Zelensky Urges Allies To Push For 'Regime Change' In Russia

Ukrainian President Volodymyr Zelensky on Thursday urged his allies to bring about "regime change" in Russia, hours after a Russian drone and missile attack on Kyiv killed eight people including a six-year-old boy.
The overnight strikes reduced part of a nine-storey apartment block in Kyiv's western suburbs to rubble and wounded dozens more in the capital, according to authorities.
The Russian army meanwhile claimed to have captured Chasiv Yar, a strategically important hillside town in eastern Ukraine where the two sides have been fiercely fighting for months.
Moscow has stepped up its deadly aerial assaults on Ukraine in recent months, resisting US pressure to end its nearly three-and-a-half year invasion as its forces grind forward on the battlefield.
Speaking virtually to a conference marking 50 years since the signing of the Cold War-era Helsinki Accords, Zelensky said he believed Russia could be "pushed" to stop the war.
"But if the world doesn't aim to change the regime in Russia, that means even after the war ends, Moscow will still try to destabilise neighbouring countries," the Ukrainian leader added.
Between late Wednesday and early Thursday, Russia fired over 300 drones and eight cruise missiles at Ukraine, the main target of which was Kyiv, the Ukrainian air force said.
One missile tore through a nine-storey residential building in western Kyiv, tearing off its facade, authorities said.
AFP journalists at the scene of the strike saw rescuers scouring through a smouldering mound of broken concrete, the belongings of residents scattered among the debris.
The attack killed eight people in Kyiv and injured 73 others, a rescue services spokesperson told AFP.
Among the dead was a six-year-old boy, who died on the way to hospital in an ambulance, the head of the city's military administration, Tymur Tkachenko, said in a post on Telegram.
The attack came just days after US President Donald Trump issued a 10-day ultimatum for Moscow to halt its invasion, now in its fourth year, or face sanctions.
Russia said on Thursday it had captured the town of Chasiv Yar, which had been a strategically important military hub for Ukrainian forces in the eastern Donetsk region.
The town "was liberated by Russian forces", Russia's defence ministry said in a statement.
A Ukrainian army spokesperson rejected Russia's claim as "lies".
"Of course, this is not true," Viktor Tregubov, a spokesperson for the Khortytsia Operational Strategic Group of Forces, told AFP.

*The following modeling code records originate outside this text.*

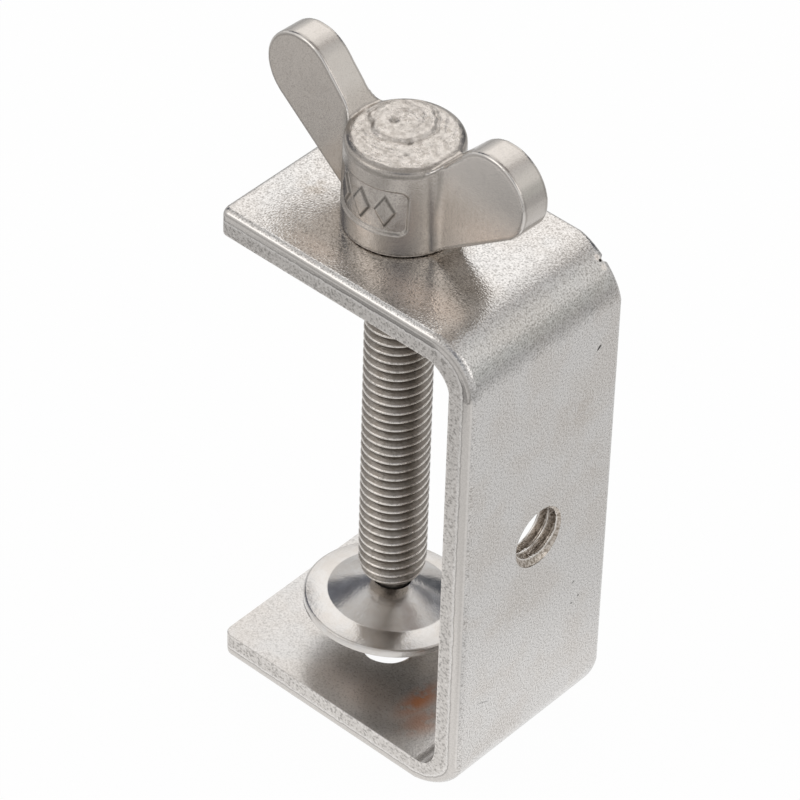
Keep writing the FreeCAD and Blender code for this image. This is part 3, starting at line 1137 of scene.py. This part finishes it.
    def build(self) -> Object:
        """Build and dress the bar.

        Returns:
            The bar.
        """
        bm = self.sweep()
        self.shape(bm)
        bmesh.ops.recalc_face_normals(bm, faces=bm.faces)
        piece = mesh_object("bent_bar", bm, smooth=False)
        into_web = Matrix.Translation((self.back, 0, self.web_hole_height))
        into_web = into_web @ Matrix.Rotation(math.pi / 2, 4, "Y")
        into_base = Matrix.Translation((0, 0, self.thickness))
        reach = self.thickness + 1.0
        taps = [self.tap("web_tap", reach, into_web), self.tap("base_tap", reach, into_base)]
        combine(piece, [self.drill(), *taps, self.nick()])
        finishes = [BarSkin().material(), ShearedEdge().material(), TappedWall().material()]
        self.dress(piece, "frame", "sheared_bar", finishes, ("bracket",))
        self.assign_faces(piece.data)
        even = piece.modifiers.new("even_shading", "WEIGHTED_NORMAL")
        even.keep_sharp = True
        return piece

    def surface(self, place: Vector, normal: Vector) -> Surface:
        """Choose the finish of one of the bar's faces.

        Args:
            place: the face's middle in millimetres.
            normal: direction it faces.

        Returns:
            The finish.
        """
        flat = max(abs(normal.x), abs(normal.z)) > self.flat_facing
        in_bore = 0 < self.bore_radius(place) < self.thread.diameter / 2 + 0.1
        if in_bore and not flat:
            return Surface.TAPPED
        on_side = abs(normal.y) > self.side_facing and abs(place.y) > self.width / 2 * 0.9
        on_end = normal.x < -self.side_facing and place.x < -self.bottom_reach * 0.97
        return Surface.SHEARED if on_side or on_end else Surface.SKIN

    def assign_faces(self, mesh: bpy.types.Mesh) -> None:
        """Keep the depths that the finishes read, and give each face its finish.

        Args:
            mesh: the bar's final mesh, in metres.
        """
        depth = mesh.attributes.new("skin_depth", "FLOAT", "POINT")
        bore = mesh.attributes.new("bore_radius", "FLOAT", "POINT")
        for index, vert in enumerate(mesh.vertices):
            depth.data[index].value = self.skin_depth(vert.co / MM)
            bore.data[index].value = self.bore_radius(vert.co / MM)
        for face in mesh.polygons:
            face.material_index = self.surface(face.center / MM, face.normal)
        mesh.shade_smooth()
        mesh.set_sharp_from_angle(angle=SMOOTH_LIMIT)


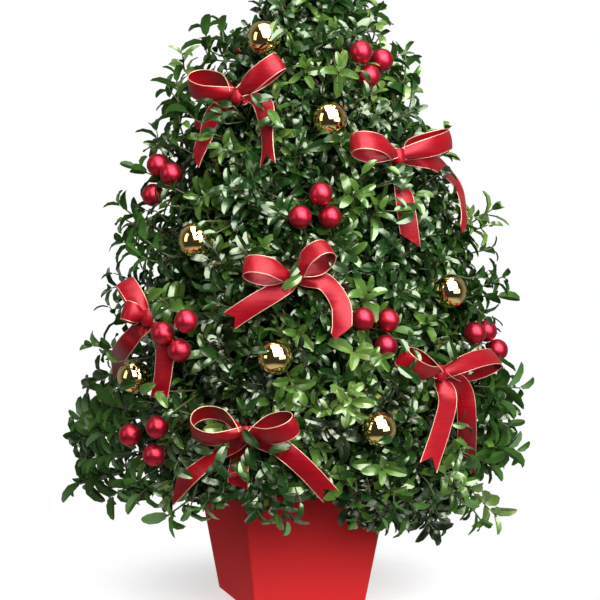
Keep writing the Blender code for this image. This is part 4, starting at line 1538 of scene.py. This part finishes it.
def leaf_triangles():
    """One leaf's triangles: the upper face, then the underside, which share the margin."""
    count = len(LEAF_ROWS)
    base, tip = 0, 1 + 3 * count
    left, upper, right = ([1 + 3 * r + k for r in range(count)] for k in range(3))
    under = [tip + 1 + r for r in range(count)]

    def half(edge, middle):
        found = [(base, edge[0], middle[0])]
        for r in range(count - 1):
            found += [(edge[r], edge[r + 1], middle[r + 1]), (edge[r], middle[r + 1], middle[r])]
        return found + [(edge[-1], tip, middle[-1])]

    def flip(triangles):
        return [face[::-1] for face in triangles]

    top = flip(half(left, upper)) + half(right, upper)
    return top, half(left, under) + flip(half(right, under))


def leaf_points(found):
    """Points of many leaves, an array of leaves by points by three."""
    base, ahead, face, long, wide, curl, fold, _ = (
        np.array([getattr(leaf, part) for leaf in found]).reshape(len(found), -1) for part in Leaf._fields)
    side = np.cross(ahead, face)

    def midrib(t):
        bend = curl * t
        centre = base + long * (ahead * np.sin(bend) / curl - face * (1 - np.cos(bend)) / curl)
        return centre, face * np.cos(bend) + ahead * np.sin(bend)

    made = [base]
    under = []
    for t in LEAF_ROWS:
        centre, normal = midrib(t)
        half = wide / 2 * math.sin(math.pi * t ** WIDEST) ** BLUNT
        raised = normal * fold * half
        made += [centre - side * half + raised, centre, centre + side * half + raised]
        under.append(centre - normal * LEAF_THICKNESS)
    made.append(midrib(1.0)[0])
    return np.stack(made + under, 1)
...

Taking control of Chasiv Yar would represent a major military boon for Russia, which has been making incremental but steady territorial gains for months.
Home to around 12,000 people before the war but now largely destroyed, the town's capture would pave the way for Russian forces to advance on remaining civilian strongholds in the eastern Donetsk region.
These include the garrison city of Kramatorsk and Sloviansk, important logistical bases for the Ukrainian military and home to many civilians, who have up to now not fled the fighting.
The Kremlin has made the capture of the Donetsk region a priority since it claimed the industrial region as part of Russia in September 2022.
Following Thursday's strikes, Ukrainian officials called for more pressure on Russia to end the war.
"President Trump has been very generous and very patient with Putin, trying to find a solution", Ukraine's Foreign Minister Andriy Sybiga wrote on X.
"It's time to make him feel the pain and consequences of his choices. It's time to put maximum pressure on Moscow", he said.
Russia, which denies targeting civilians, has not yet commented on the strike or Zelensky's call for regime change.
Putin has himself called for Zelensky to be removed from office and has repeatedly questioned his legitimacy.
Thursday's attacks came just hours before lawmakers in Ukraine's parliament voted to overturn a highly criticised law that curbed the powers of two anti-graft bodies.
Zelensky, who signed the bill into law last Tuesday, reversed course after the legislation sparked the biggest public unrest in Ukraine since Russia's invasion began.
The original law had put the National Anti-Corruption Bureau of Ukraine (NABU) and Specialised Anti-Corruption Prosecutor's Office (SAPO) under the direct authority of the prosecutor general, who is appointed by the president.
Critics said the move would allow Zelensky to meddle in high-profile corruption cases, while the European Union warned the bill could derail anti-corruption reforms key to joining the bloc.
A total of 331 members of parliament, the minimum required being 226, approved the new legislation, which was lauded by the European Union as a key safeguard against corruption.